=== TASK TO CARRY OUT ===
Extract and list every line that contains the word "with".

* * * * * * * * *

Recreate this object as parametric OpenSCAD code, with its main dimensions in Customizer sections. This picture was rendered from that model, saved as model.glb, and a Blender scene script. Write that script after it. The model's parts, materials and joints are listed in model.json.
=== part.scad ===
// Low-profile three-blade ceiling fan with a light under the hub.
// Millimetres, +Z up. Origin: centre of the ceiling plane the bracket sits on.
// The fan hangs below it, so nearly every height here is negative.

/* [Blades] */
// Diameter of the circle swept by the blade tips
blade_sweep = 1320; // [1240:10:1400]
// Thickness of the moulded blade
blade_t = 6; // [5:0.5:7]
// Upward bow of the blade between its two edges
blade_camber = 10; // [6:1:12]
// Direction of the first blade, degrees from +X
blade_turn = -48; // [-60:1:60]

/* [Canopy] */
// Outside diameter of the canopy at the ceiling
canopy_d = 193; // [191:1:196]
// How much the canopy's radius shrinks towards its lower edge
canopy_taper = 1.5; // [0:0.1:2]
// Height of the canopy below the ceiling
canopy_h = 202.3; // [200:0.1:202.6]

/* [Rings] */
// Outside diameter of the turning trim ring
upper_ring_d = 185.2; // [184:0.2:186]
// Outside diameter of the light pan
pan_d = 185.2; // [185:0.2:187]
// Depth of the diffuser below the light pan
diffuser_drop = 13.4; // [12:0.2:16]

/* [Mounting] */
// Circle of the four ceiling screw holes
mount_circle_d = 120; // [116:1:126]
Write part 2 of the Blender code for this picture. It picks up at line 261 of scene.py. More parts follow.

* * * * * * * * *

=== TASK RESULT ===
Recreate this object as parametric OpenSCAD code, with its main dimensions in Customizer sections. This picture was rendered from that model, saved as model.glb, and a Blender scene script. Write that script after it. The model's parts, materials and joints are listed in model.json.
// Low-profile three-blade ceiling fan with a light under the hub.